Nonetheless, there was little commentary about Romney's TARP comments after Tuesday's debate, which focused largely on Cain's tax overhaul plan.

It may take hard-hitting TV ads to drive a bigger wedge between Romney and tea partyers, something the well-financed Perry might try soon. Such ads could go into detail, with heavy repetition, about Romney's Massachusetts health care plan, which was a partial model for Obama's 2010 federal overhaul.

Virginia-based Republican strategist Chris LaCivita says the tea party's deliberately decentralized nature makes it ill-suited to play a big role in presidential politics.

"The tea party's strength was always a state-driven or congressional district-driven level," he said. It can continue to influence targeted contests that draw comparatively small turnouts, such as the Utah GOP convention that drummed Bennett out of the party.

Moreover, LaCivita said, the tea party might choke on its own success. If it appears more like the Republican mainstream, he said, it's because tea partyers have shifted that mainstream to the right.

Largely because of their clout in the 2010 elections, LaCivita said, these activists have "changed the conversation, not only among Republicans, but everybody in Washington. Who'd have thought the Democrats would be leading with spending cuts" in deficit-reduction talks?

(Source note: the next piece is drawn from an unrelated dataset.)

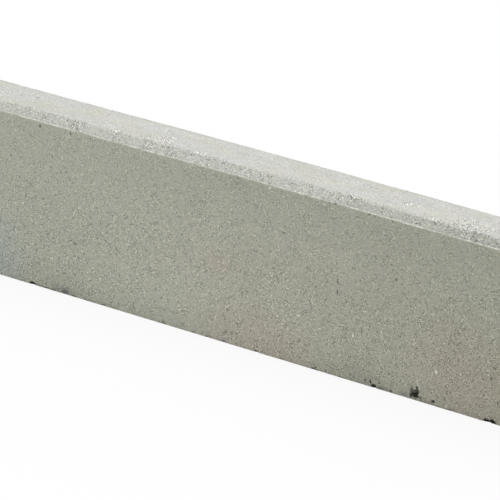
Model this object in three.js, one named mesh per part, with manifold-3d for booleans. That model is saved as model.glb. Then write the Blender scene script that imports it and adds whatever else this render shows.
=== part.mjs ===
// A straight concrete kerb stone, pressed in one piece and stood on edge to hold the side of a path.
//
// Millimetres. X runs along the kerb line, -Y is the face that shows above the lawn or road, +Z is up.
// The origin is the middle of the bed, the narrow face that the stone stands on.

import * as THREE from "three";
import { mergeVertices } from "three/addons/utils/BufferGeometryUtils.js";
import Module from "manifold-3d";

const wasm = await Module();
wasm.setup();

// Overall sizes
const LENGTH = 1000;
const THICKNESS = 60;
const HEIGHT = 200;

// The front top arris: the press plate forms a bevel that turns softly into the top, and the
// plate's rim leaves a narrow shelf below it
const CHAMFER_RUN = 8.5;
const CHAMFER_RISE = 8.5;
const CHAMFER_HEAD_RADIUS = 4.5;
const PRESS_SHELF = 1.2;

// The other arrises are crisp, with the small round that concrete takes from its mould
const BACK_ARRIS_RADIUS = 1;
const FOOT_ARRIS_RADIUS = 1;
const END_ARRIS_RADIUS = 1.5;
const QUARTER_ROUND_STEPS = 2; // two flats for each step

// Pockets along the foot of the front face, where the stiff mix didn't close round its gravel.
// Each one is an ellipsoid: its centre along the stone from the middle and up from the bed,
// then its full length and height on the face, and how deep it goes in.
const POCKETS = [
  { along: 218.8, up: 5, length: 12.6, height: 6.6, depth: 4.4 },
  { along: 219, up: 3.6, length: 10.6, height: 4.4, depth: 3 },
  { along: 221.7, up: 8.6, length: 5.6, height: 9.4, depth: 3.6 },
  { along: 215.6, up: 9.2, length: 4.6, height: 7, depth: 2.4 },
  { along: 221.9, up: 13.6, length: 2.2, height: 7.6, depth: 1.6 },
  { along: 243.6, up: 4.7, length: 4.2, height: 3.4, depth: 1.8 },
  { along: 314, up: 1.2, length: 14, height: 4.4, depth: 2.2 },
  { along: 320.6, up: 2.4, length: 8, height: 5.2, depth: 1.6 },
  { along: 165.5, up: 1.9, length: 8, height: 4.8, depth: 2 },
  { along: -305.7, up: 1.4, length: 8, height: 4.4, depth: 2 },
  { along: -258.5, up: 3.2, length: 9, height: 5, depth: 1.2 },
];
const POCKET_SIDES = 12;
const POCKET_RINGS = 8;

const OVERCUT = 5; // how far a cutting prism runs past the stone
const CONCRETE = { color: 0xb6b6ab, roughness: 0.93, metalness: 0 };

const front = -THICKNESS / 2;
const back = THICKNESS / 2;

// The section across the kerb, counter-clockwise: x is the depth from front to back, y the height.
function sectionOutline() {
  const chamferFoot = front + PRESS_SHELF;
  const chamferStart = HEIGHT - CHAMFER_RISE;
  const slope = Math.atan2(CHAMFER_RISE, CHAMFER_RUN);
  const head = CHAMFER_HEAD_RADIUS;
  const headStart = chamferFoot + CHAMFER_RUN + head * Math.tan(slope / 2);
  const foot = FOOT_ARRIS_RADIUS;
  const crown = BACK_ARRIS_RADIUS;
  const outline = new THREE.Shape();
  outline.absarc(headStart, HEIGHT - head, head, 0.5 * Math.PI, 0.5 * Math.PI + slope);
  outline.lineTo(chamferFoot, chamferStart);
  outline.lineTo(front, chamferStart);
  outline.absarc(front + foot, foot, foot, Math.PI, 1.5 * Math.PI);
  outline.absarc(back - foot, foot, foot, -0.5 * Math.PI, 0);
  outline.absarc(back - crown, HEIGHT - crown, crown, 0, 0.5 * Math.PI);
  return outline;
}

// A rectangle round the origin with its four corners rounded.
function roundedRectangle(width, height, radius) {
  const right = width / 2 - radius;
  const top = height / 2 - radius;
  const corners = [
    [right, top],
    [-right, top],
    [-right, -top],
    [right, -top],
  ];
  const outline = new THREE.Shape();
  corners.forEach(([x, y], quarter) => {
    const start = (quarter * Math.PI) / 2;
    outline.absarc(x, y, radius, start, start + Math.PI / 2);
  });
  return outline;
}

function prism(outline, depth) {
  return new THREE.ExtrudeGeometry(outline, {
    depth,
    bevelEnabled: false,
    curveSegments: QUARTER_ROUND_STEPS,
  });
}

// A closed three.js geometry as a solid for joining and cutting.
function solidOf(geometry) {
  geometry.deleteAttribute("normal");
  geometry.deleteAttribute("uv");
  const merged = mergeVertices(geometry, 1e-4);
  return new wasm.Manifold(
    new wasm.Mesh({
      numProp: 3,
      vertProperties: merged.attributes.position.array,
      triVerts: new Uint32Array(merged.index.array),
    }),
  );
}

function geometryOf(solid) {
  const mesh = solid.getMesh();
  const geometry = new THREE.BufferGeometry();
  geometry.setAttribute("position", new THREE.BufferAttribute(mesh.vertProperties, 3));
  geometry.setIndex(new THREE.BufferAttribute(mesh.triVerts, 1));
  return geometry;
}

// The long bar: the section drawn out along X.
function bar() {
  const alongX = new THREE.Matrix4().makeBasis(
    new THREE.Vector3(0, 1, 0),
    new THREE.Vector3(0, 0, 1),
    new THREE.Vector3(1, 0, 0),
  );
  const geometry = prism(sectionOutline(), LENGTH)
    .applyMatrix4(alongX)
    .translate(-LENGTH / 2, 0, 0);
  return solidOf(geometry);
}

// The stone's outline seen from above, drawn upwards: it rounds the upright arrises of both ends.
function planPrism() {
  const outline = roundedRectangle(LENGTH, THICKNESS, END_ARRIS_RADIUS);
  return solidOf(prism(outline, HEIGHT + 2 * OVERCUT).translate(0, 0, -OVERCUT));
}

// The outline seen from the front, drawn backwards: it rounds the level arrises of both ends.
function elevationPrism() {
  const outline = roundedRectangle(LENGTH, HEIGHT, END_ARRIS_RADIUS);
  const depth = THICKNESS + 2 * OVERCUT;
  const geometry = prism(outline, depth)
    .rotateX(Math.PI / 2)
    .translate(0, depth / 2, HEIGHT / 2);
  return solidOf(geometry);
}

function pocket({ along, up, length, height, depth }) {
  const geometry = new THREE.SphereGeometry(1, POCKET_SIDES, POCKET_RINGS)
    .scale(length / 2, depth, height / 2)
    .translate(along, front, up);
  return solidOf(geometry);
}

function kerbStone() {
  const block = bar().intersect(planPrism()).intersect(elevationPrism());
  const stone = POCKETS.reduce((rest, sizes) => rest.subtract(pocket(sizes)), block);
  const mesh = new THREE.Mesh(geometryOf(stone), new THREE.MeshStandardMaterial(CONCRETE));
  mesh.name = "kerb_stone";
  return mesh;
}

const kerb = new THREE.Group();
kerb.add(kerbStone());

export default kerb;
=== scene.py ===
# %% [markdown]
# # A pressed concrete kerb stone
#
# A kerb stone like this is made in one go: stiff, almost dry concrete is tipped into a steel mould,
# shaken and pressed, and the stone is pushed out at once. So every face shows how it was made.
# The big faces are the print of the mould: flat, sandy, with a few pits where air was trapped.
# The top is the press plate's own print, smooth and pale with cement. The bevel is where the plate
# pushed the mix aside, so its sand lies open in patches, and along the plate's rim runs a thin pale
# line: partly pale cement that the rim left, partly a painted highlight.
#
# The solid model already has the right sizes. This script gives the stone its skin: it builds the
# block again with enough points to carry relief, presses the pockets in, weathers it with one
# Geometry Nodes tree, strews grit over it with another, and paints it with nodes.

# %% Load the solid model
import math
import random

import bmesh
import bpy
import numpy as np
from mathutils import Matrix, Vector, kdtree, noise


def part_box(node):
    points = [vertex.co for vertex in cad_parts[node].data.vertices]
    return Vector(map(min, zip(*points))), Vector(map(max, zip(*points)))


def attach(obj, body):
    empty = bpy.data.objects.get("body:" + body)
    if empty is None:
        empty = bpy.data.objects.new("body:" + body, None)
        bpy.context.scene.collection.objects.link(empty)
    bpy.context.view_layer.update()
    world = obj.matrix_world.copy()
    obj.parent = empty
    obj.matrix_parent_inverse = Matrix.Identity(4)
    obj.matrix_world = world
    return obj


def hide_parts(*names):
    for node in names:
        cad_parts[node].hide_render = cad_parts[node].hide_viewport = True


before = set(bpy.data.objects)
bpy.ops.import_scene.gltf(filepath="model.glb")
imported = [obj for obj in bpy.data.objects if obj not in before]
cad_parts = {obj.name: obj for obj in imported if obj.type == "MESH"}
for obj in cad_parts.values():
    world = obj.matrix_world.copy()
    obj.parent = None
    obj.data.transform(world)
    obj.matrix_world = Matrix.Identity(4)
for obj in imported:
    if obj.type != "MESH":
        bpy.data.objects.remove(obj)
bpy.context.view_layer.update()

MM = 0.001

low_corner, high_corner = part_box("kerb_stone")
LENGTH = high_corner.x - low_corner.x
THICKNESS = high_corner.y - low_corner.y
HEIGHT = high_corner.z - low_corner.z
FRONT = low_corner.y
BACK = high_corner.y
print(f"kerb stone: {LENGTH:.3f} long, {THICKNESS:.3f} thick, {HEIGHT:.3f} high, in metres")

# %% [markdown]
# ## The camera
#
# A long lens from well back keeps the long edges almost parallel.
# The lens is given in millimetres on a 36 mm wide sensor. The camera is turned by two plain angles:
# how far it stands to the right of the front, and how far it looks down.

# %% Place the camera
CAMERA_PLACE = Vector((3.4439, -4.2184, 2.1504))
TO_THE_RIGHT = math.radians(39.43)
LOOKING_DOWN = math.radians(20.59)
LENS = 398.4
SENSOR = 36.0
FARTHEST = 100.0

scene = bpy.context.scene


def put(name, data):
    """Adds an object with this data to the scene."""
    thing = bpy.data.objects.new(name, data)
    scene.collection.objects.link(thing)
    return thing


camera_data = bpy.data.cameras.new("camera")
camera_data.sensor_width = SENSOR
camera_data.lens = LENS
camera_data.clip_end = FARTHEST
camera = put("camera", camera_data)
scene.camera = camera

towards_camera = Vector((
    math.sin(TO_THE_RIGHT) * math.cos(LOOKING_DOWN),
    -math.cos(TO_THE_RIGHT) * math.cos(LOOKING_DOWN),
    math.sin(LOOKING_DOWN),
))
camera.location = CAMERA_PLACE
camera.rotation_euler = towards_camera.to_track_quat("Z", "Y").to_euler()
print(f"camera is {CAMERA_PLACE.length:.2f} m from the stone")

# %% [markdown]
# ## Node trees written as sums
#
# Nodes wired by hand are slow to read. A small class wraps a node's output, so that masks can be
# added or multiplied like numbers, and each sign adds its own Math node. Everything else goes through
# one method, which takes a node's type, what goes into its sockets, and its settings.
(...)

Those ongoing negotiations, however, could renew tensions between tea party-affiliated House Republicans and the party's more established leaders, including Speaker John Boehner. If presidential candidates are pressed for their views, Romney might find it difficult to keep appealing to independents without antagonizing tea partyers.

The Republican Party "still hasn't resolved all of its ideological internal conflicts," said John Feehery, a top aide to then-Speaker Dennis Hastert, R-Ill. "But they have agreed that they don't like Obama," he said.

Their level of intensity may determine whether Romney can keep prospering against rivals who boast stronger tea party ties.